I really enjoyed Jo as our main character. She was pretty damn cool at times, and I thought she did a lot of growing up in this book. She started off as very naive, and stuck in her own little bubble (through no fault of her own really, her parents sheltered her). It was actually quite funny at times, the way she didn’t understand certain things people were talking about and then asked them directly what they meant - she embarrassed herself a fair few times by doing that! As the book went on, she became more daring. She disobeyed her parents, met with people her family would never approve of and longed for a future where she was free to write the articles she wanted to write, instead of ones about cats and poetry. A future where she was free to marry who she wanted. I liked that she pointed out the unfairness in the way women were treated in comparison to men. She didn’t like that her choices were so limited when men could do whatever they wanted. You also can’t fault her determination, she would not rest until she found her father’s killer. She made a few mistakes along the way (and didn’t verify information - oh that scene before the funeral! It could have been anyone, why did she make that assumption, she had no idea what she was seeing - ahh! And then she decided to do the thing, whyyy. Her emotions were so changeable) and was dense at times (seriously), but she didn’t give up.
Eddy was a reporter at a newspaper, and was roped into helping Jo find out who murdered her father. He was reluctant to begin with, but at the same, discovering the truth would give him his first big scoop, so he agreed. Of course, the two grew closer and I found them very cute. I like the way they joked with each other, and argued over who should investigate what. Jo’s emotions, as I said before, were very changeable - probably due to the fact that she’d never spend so much time alone with a boy before. One minute she was thinking she “loved” him (do you hear me sighing? I’m sighing) one minute she was thinking she hated him - it was a confusing time for her, and she sometimes made some snap judgments (as did Eddy - man, if only mobile phones existed during this time. Or email. They could have communicated so much more effectively) that led to conflict between them. But I did really like their relationship overall. They both tried their best, and Eddie was sweet - even when he had fallen out with Jo and said he wouldn’t help her anymore, he still did. He was very likeable and I really enjoyed the romance between these two!

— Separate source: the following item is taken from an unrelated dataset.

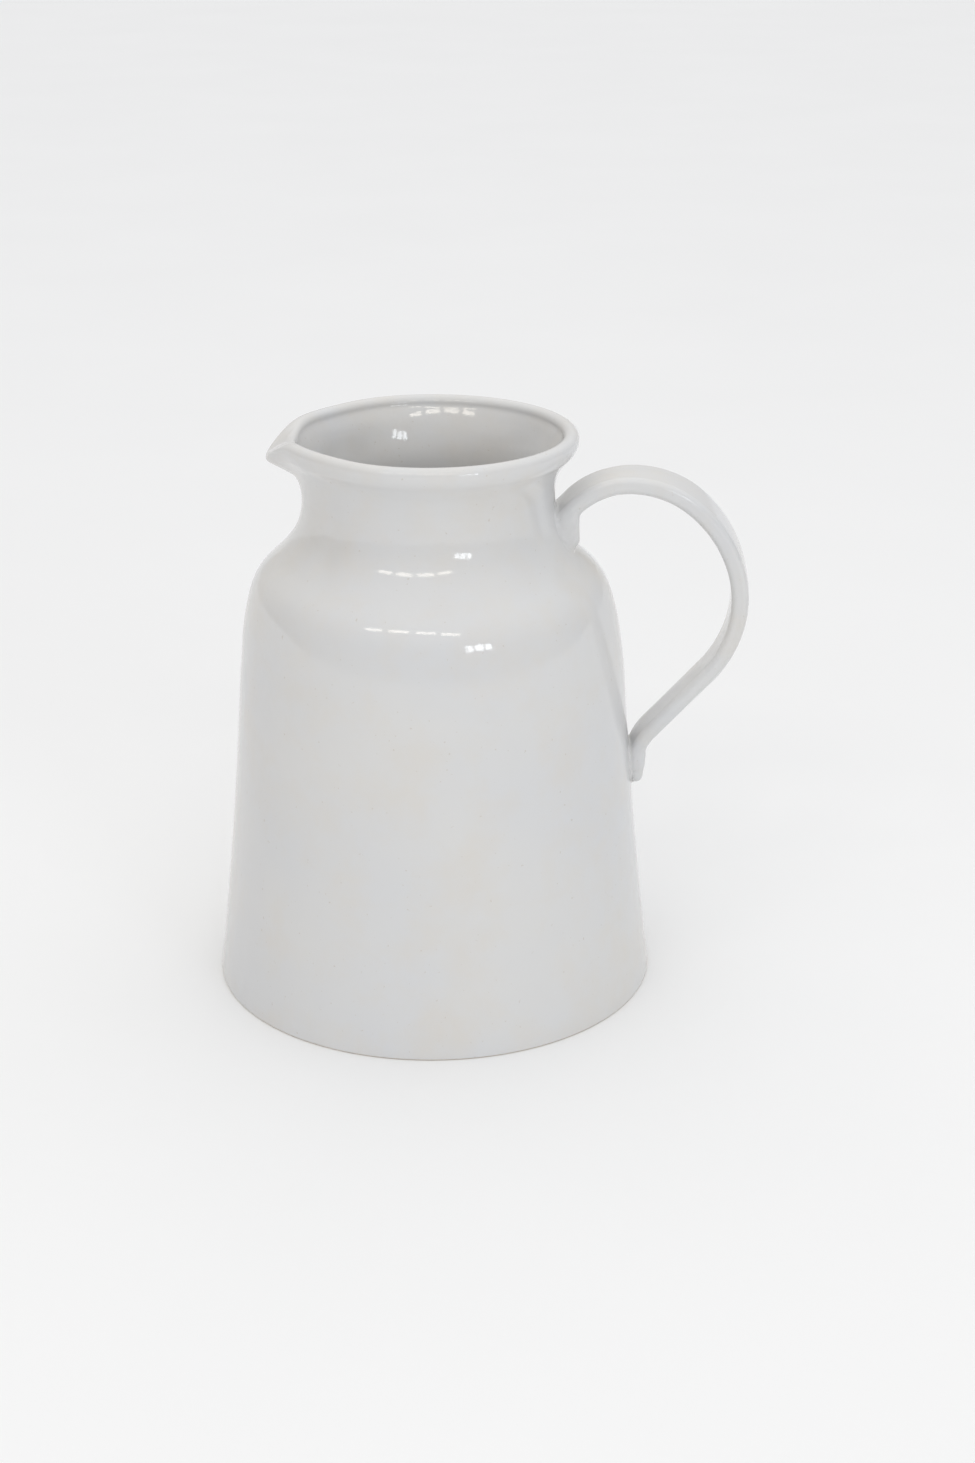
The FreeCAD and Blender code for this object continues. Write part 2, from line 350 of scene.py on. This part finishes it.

Another character I really loved was Fay. She had some amazing skills in thieving and fighting, and was a great person to have around if you were ever in trouble. She’d had a difficult life, and was forced to grow up very young. Despite this, she remained a good person, (though understandably, had a bit of difficulty trusting people) and helped out Jo and Eddy when she could. I really wanted a happy ending for her, she really deserved one.
Plot-wise, there was a lot I enjoyed about this novel and there were things I didn’t guess. The murderer though, the murderer! It was so obvious! I won’t keep ranting on about it though, so here are the things I liked instead. I enjoyed the parts where Jo was sneaking out to do some investigating, and I loved all the scenes between Jo and Eddy. I loved the way Jo was learning to use her innocent persona to her advantage and how she became more cunning towards the end! I was also really happy with the ending (and I wouldn’t say no to a sequel, either! Though I doubt that will happen since most things were wrapped up well).
All in all, These Shallow Graves was a very enjoyable read. I probably would have rated it higher if it weren’t for the obviousness of the murderer, but I think a 4 is still a very good rating. Recommended if you like historical fiction and mysteries (as long as you’re prepared for the fact that you will probably guess who the killer is very early on).